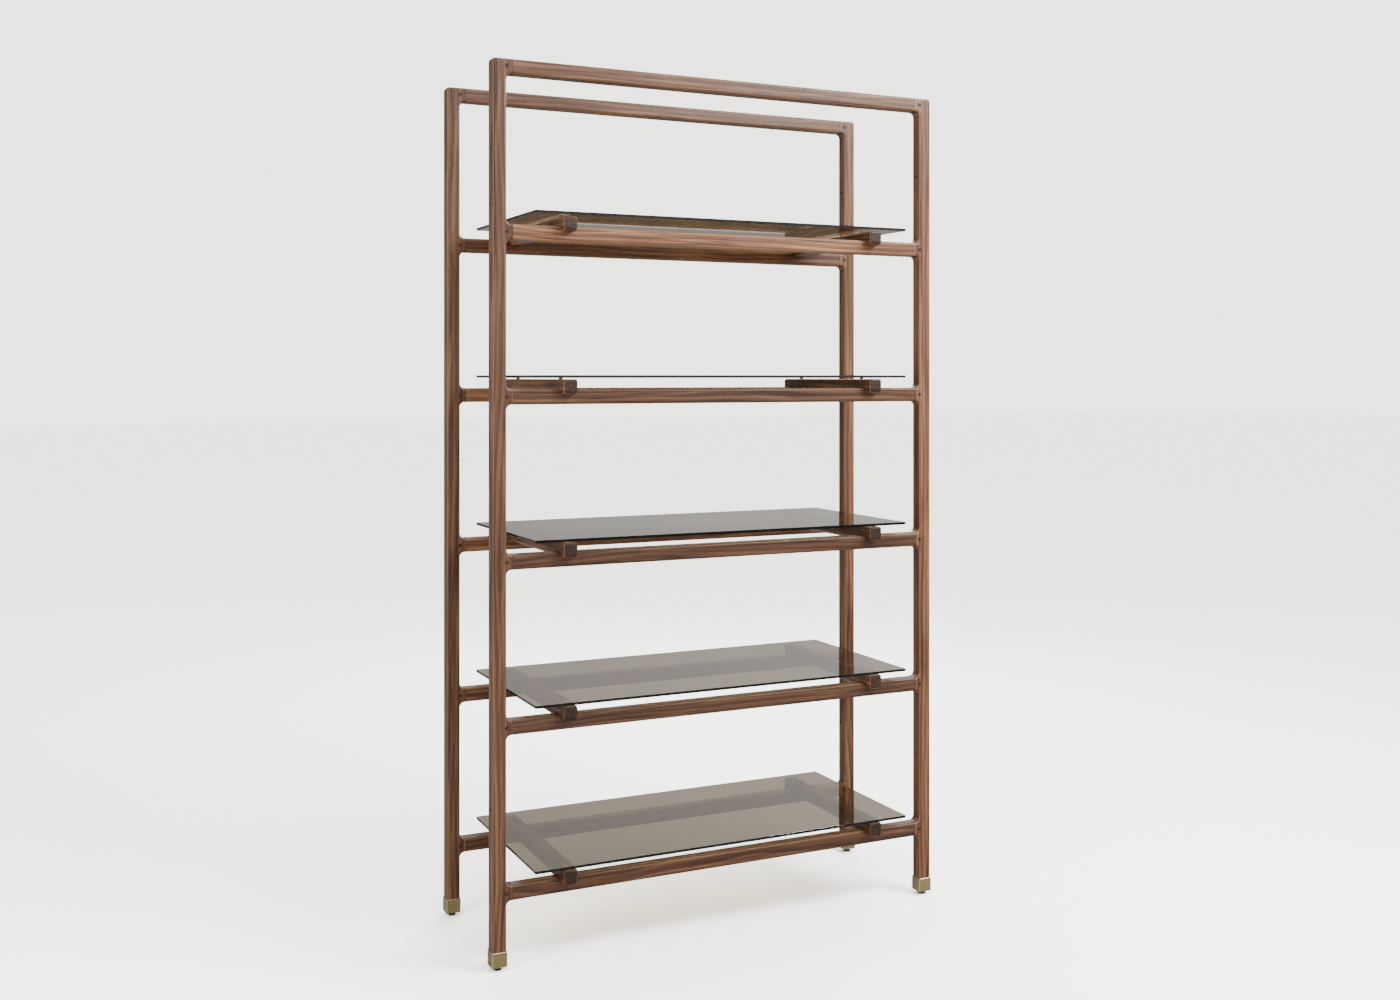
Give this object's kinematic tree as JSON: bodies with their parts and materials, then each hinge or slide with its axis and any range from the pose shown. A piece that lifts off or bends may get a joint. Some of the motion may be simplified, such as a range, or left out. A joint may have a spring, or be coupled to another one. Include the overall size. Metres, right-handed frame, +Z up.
{
  "type": "open display shelf unit",
  "caption": "Free-standing open shelf unit: two timber ladder frames joined by cross bars that carry loose glass shelves, on square brass feet with levelling glides.",
  "frame": {"origin": "floor level, in the middle of the width and of the depth", "axes": "+X to the right seen from the front, +Y to the rear, +Z up"},
  "size_m": [1.147, 0.448, 2],
  "materials": {
    "walnut_stile": "oiled, satin",
    "walnut_rail": "oiled, satin",
    "walnut_bar": "oiled, satin",
    "dark_peg": "oiled end grain",
    "bumper": "soft, clear to grey",
    "tinted_glass": "polished, bronze tint",
    "brushed_brass": "brushed",
    "insert_brass": "as machined",
    "zinc_steel": "zinc plated",
    "black_steel": "black oxide",
    "black_plastic": "matte moulded"
  },
  "bodies": {
    "frame": {"stile_front_left": "walnut_stile", "stile_front_right": "walnut_stile", "rail_front_1": "walnut_rail", "rail_front_2": "walnut_rail", "rail_front_3": "walnut_rail", "rail_front_4": "walnut_rail", "rail_front_5": "walnut_rail", "rail_front_6": "walnut_rail", "joint_pegs_front": "dark_peg", "stile_rear_left": "walnut_stile", "stile_rear_right": "walnut_stile", "rail_rear_1": "walnut_rail", "rail_rear_2": "walnut_rail", "rail_rear_3": "walnut_rail", "rail_rear_4": "walnut_rail", "rail_rear_5": "walnut_rail", "rail_rear_6": "walnut_rail", "joint_pegs_rear": "dark_peg", "cross_bar_left_1": "walnut_bar", "cross_bar_left_2": "walnut_bar", "cross_bar_left_3": "walnut_bar", "cross_bar_left_4": "walnut_bar", "cross_bar_left_5": "walnut_bar", "cross_bar_right_1": "walnut_bar", "cross_bar_right_2": "walnut_bar", "cross_bar_right_3": "walnut_bar", "cross_bar_right_4": "walnut_bar", "cross_bar_right_5": "walnut_bar", "bumpers_1": "bumper", "bumpers_2": "bumper", "bumpers_3": "bumper", "bumpers_4": "bumper", "bumpers_5": "bumper", "bar_screws": "zinc_steel", "bar_inserts": "insert_brass", "stud_inserts": "insert_brass", "ferrule_front_left": "brushed_brass", "ferrule_front_right": "brushed_brass", "ferrule_rear_left": "brushed_brass", "ferrule_rear_right": "brushed_brass"},
    "glass_shelf_1": {"glass_shelf_1": "tinted_glass"},
    "glass_shelf_2": {"glass_shelf_2": "tinted_glass"},
    "glass_shelf_3": {"glass_shelf_3": "tinted_glass"},
    "glass_shelf_4": {"glass_shelf_4": "tinted_glass"},
    "glass_shelf_5": {"glass_shelf_5": "tinted_glass"},
    "glide_stud_front_left": {"glide_stud_front_left": "black_steel"},
    "glide_pad_front_left": {"glide_pad_front_left": "black_plastic"},
    "glide_stud_front_right": {"glide_stud_front_right": "black_steel"},
    "glide_pad_front_right": {"glide_pad_front_right": "black_plastic"},
    "glide_stud_rear_left": {"glide_stud_rear_left": "black_steel"},
    "glide_pad_rear_left": {"glide_pad_rear_left": "black_plastic"},
    "glide_stud_rear_right": {"glide_stud_rear_right": "black_steel"},
    "glide_pad_rear_right": {"glide_pad_rear_right": "black_plastic"}
  },
  "joints": [
    {"name": "glass_1_draw", "type": "slide", "parent": "frame", "child": "glass_shelf_1", "axis": [0, -1, 0], "range_m": [0, 0.47]},
    {"name": "glass_2_draw", "type": "slide", "parent": "frame", "child": "glass_shelf_2", "axis": [0, -1, 0], "range_m": [0, 0.47]},
    {"name": "glass_3_draw", "type": "slide", "parent": "frame", "child": "glass_shelf_3", "axis": [0, -1, 0], "range_m": [0, 0.47]},
    {"name": "glass_4_draw", "type": "slide", "parent": "frame", "child": "glass_shelf_4", "axis": [0, -1, 0], "range_m": [0, 0.47]},
    {"name": "glass_5_draw", "type": "slide", "parent": "frame", "child": "glass_shelf_5", "axis": [0, -1, 0], "range_m": [0, 0.47]},
    {"name": "glide_front_left_height", "type": "slide", "parent": "frame", "child": "glide_pad_front_left", "axis": [0, 0, -1], "range_m": [0, 0.012]},
    {"name": "stud_front_left_turn", "type": "hinge", "parent": "glide_pad_front_left", "child": "glide_stud_front_left", "pos_m": [-0.5555, -0.1815, 0.005], "axis": [0, 0, -1], "range_deg": [0, 3460]},
    {"name": "glide_front_right_height", "type": "slide", "parent": "frame", "child": "glide_pad_front_right", "axis": [0, 0, -1], "range_m": [0, 0.012]},
    {"name": "stud_front_right_turn", "type": "hinge", "parent": "glide_pad_front_right", "child": "glide_stud_front_right", "pos_m": [0.5555, -0.1815, 0.005], "axis": [0, 0, -1], "range_deg": [0, 3460]},
    {"name": "glide_rear_left_height", "type": "slide", "parent": "frame", "child": "glide_pad_rear_left", "axis": [0, 0, -1], "range_m": [0, 0.012]},
    {"name": "stud_rear_left_turn", "type": "hinge", "parent": "glide_pad_rear_left", "child": "glide_stud_rear_left", "pos_m": [-0.5555, 0.1815, 0.005], "axis": [0, 0, -1], "range_deg": [0, 3460]},
    {"name": "glide_rear_right_height", "type": "slide", "parent": "frame", "child": "glide_pad_rear_right", "axis": [0, 0, -1], "range_m": [0, 0.012]},
    {"name": "stud_rear_right_turn", "type": "hinge", "parent": "glide_pad_rear_right", "child": "glide_stud_rear_right", "pos_m": [0.5555, 0.1815, 0.005], "axis": [0, 0, -1], "range_deg": [0, 3460]}
  ],
  "couplings": [
    {"joint": "stud_front_left_turn", "follows": "glide_front_left_height", "rad_per_m": 5026.5},
    {"joint": "stud_front_right_turn", "follows": "glide_front_right_height", "rad_per_m": 5026.5},
    {"joint": "stud_rear_left_turn", "follows": "glide_rear_left_height", "rad_per_m": 5026.5},
    {"joint": "stud_rear_right_turn", "follows": "glide_rear_right_height", "rad_per_m": 5026.5}
  ]
}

──────────

◆ **PROMPT**
Pull every line containing the word "bodies" out of the material and copy it.

◆ **CORRECT RESULT**
Give this object's kinematic tree as JSON: bodies with their parts and materials, then each hinge or slide with its axis and any range from the pose shown. A piece that lifts off or bends may get a joint. Some of the motion may be simplified, such as a range, or left out. A joint may have a spring, or be coupled to another one. Include the overall size. Metres, right-handed frame, +Z up.
  "bodies": {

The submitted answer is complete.